The new Speedball 2 features sideways scrolling and two viewpoints. Now you're just getting fancy.

The story of this project started with Frogster, the publisher, approaching Mike. "Being cautious and protective about the IP, I came to meet them," Mike recalls. "It was their enthusiasm which swung me over. They said they had a developer with a similar sort of philosophy to them in terms of what the game should be. The enthusiasm was just tremendous. The best thing about it was that they didn't want to change it too much - over the years a lot of people have tried to copy Speedball 2, and failed miserably. And it's because they've tried to make it too complex, to make it different... while trying to be the same sort of game. There's quite a few of them who just didn't manage it."

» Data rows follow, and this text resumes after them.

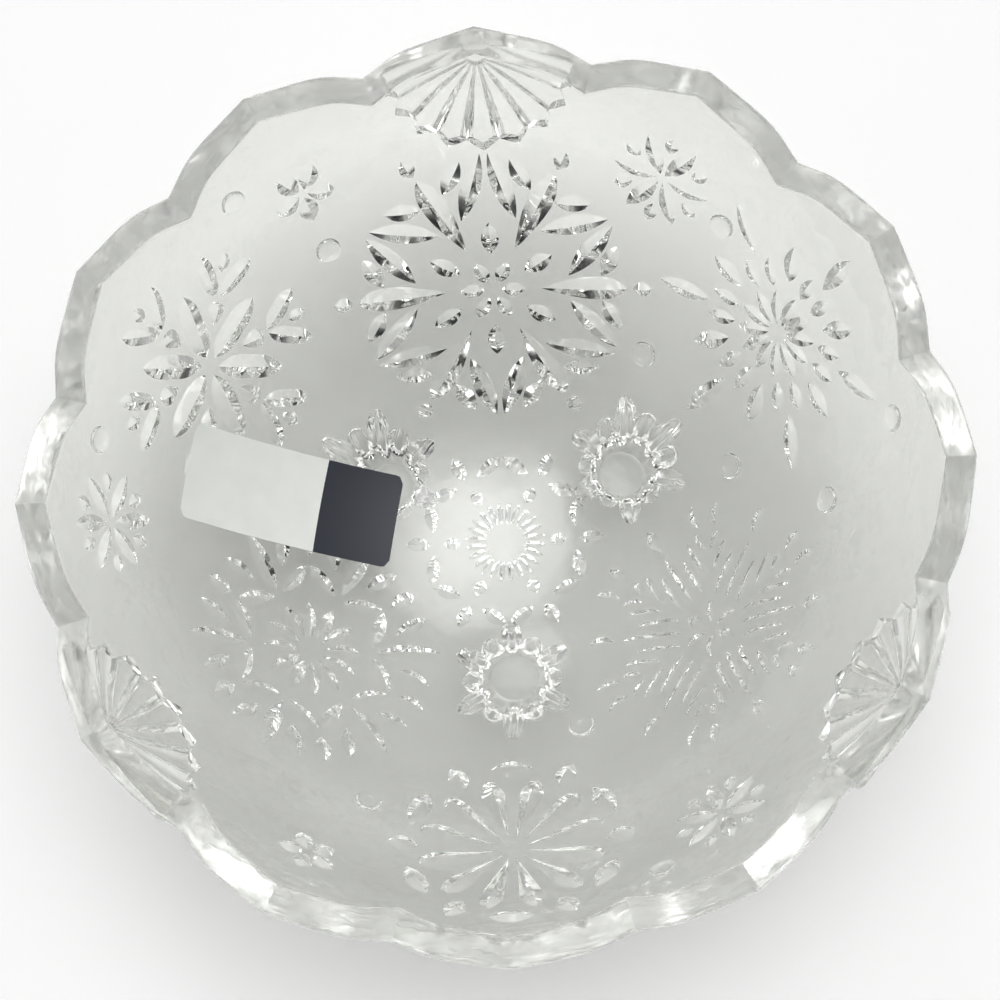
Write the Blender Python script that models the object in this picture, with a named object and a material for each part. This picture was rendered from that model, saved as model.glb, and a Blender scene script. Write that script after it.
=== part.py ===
# A pressed-glass bowl for floating votive candles: a round bowl with a scalloped rim,
# a raised fan under every fourth scallop, three snowflake-shaped feet and a paper sticker.
# Metres, +Z up. The table is z = 0 and the bowl's axis is the Z axis.
# The bowl's two faces are spherical caps, so every piece is placed on a cap by how far
# it lies from the axis, measured along the glass.

import math

import bmesh
import bpy
from mathutils import Euler, Vector

# Bowl
OUTER_DIAMETER = 0.15875  # across the scallop tips
HEIGHT = 0.066  # table to scallop tips
FOOT_HEIGHT = 0.009  # table to the lowest point of the bowl
BASE_THICKNESS = 0.007  # glass at the middle of the floor
RIM_THICKNESS = 0.0052  # across the top of the rim at a scallop tip
RIM_ROUNDING = 0.0009

# Scallops round the rim
SCALLOP_COUNT = 12
SCALLOP_RISE = 0.007  # notch to tip
SCALLOP_SHOULDER = 0.12  # how far the shoulders swell, as a share of the rise
SCALLOP_SHOULDER_PLACE = 1.6  # over 1, the shoulders sit nearer the notches

# Fans, on the outside under the scallops at these bearings
FAN_BEARINGS = (90, 210, 330)
FAN_RAYS = 9
FAN_RAY_ANGLE = 18  # degrees from ray to ray
FAN_LENGTH = 0.0212  # apex to the end of the middle ray
FAN_SIDE_LENGTH = 0.0178  # apex to the end of the outermost rays
FAN_POINT = 0.0012  # how far a ray's pointed end stands past its corners
FAN_APEX_DROP = 0.0062  # scallop tip to the fan's apex, down the glass
FAN_RELIEF = 0.0019  # height of a ray's crown over the wall, at its end
FAN_APEX_WIDTH = 0.0016  # where the rays start
FAN_ROOT = 0.0012  # how deep the fan is sunk into the wall that carries it

# Snowflakes pressed into the outside of the bowl, laid out flat and wrapped onto it.
# Each has its bearing, how far its middle lies from the axis along the glass and across
# the bearing, how much it is stretched along the glass and how fast that grows outwards,
# and its rings of cuts: shape, copies, first angle, inner radius, outer radius, width,
# sideways offset and lean. An offset makes a mirrored pair. Millimetres and degrees.
PATTERN_SPAN = 104.6  # axis to scallop tip along the glass, in the layout's millimetres
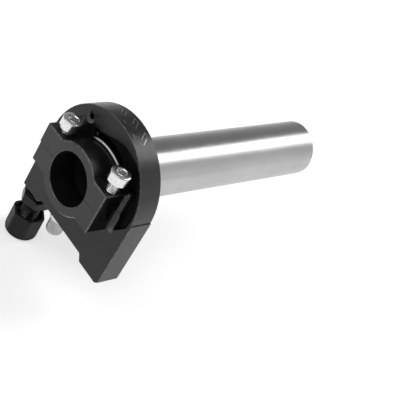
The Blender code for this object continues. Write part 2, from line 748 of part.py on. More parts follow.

There's a secret about Brutal Deluxe. It felt brutal, but it really didn't show anything. Like the later Sensible Soccer, it left room for the player's imagination in favour of smooth play. "You actually haven't got time to take someone's arms or legs off," Mike argues. "It's a game. It's not about stopping and starting. The only time Speedball stops the game playing is if the little robot comes on and takes it off. But that's done with a little bit of humour - a little thing, trundling off. If there's too many people dying, it just stops play."

Play never stopping. Not even to drag your mate around to your house. "The advantage of this one is that you don't have to be in the same house. You can play anyone in the world. It just opens up a whole new ball game. And that's why the time is right for Speedball - because of the Internet and how big it's got over the years. Some of the technology we can use to make the game in 3D... almost makes it real."

Speedball 2 is coming to the PC from Frogster Interactive in the third quarter of this year.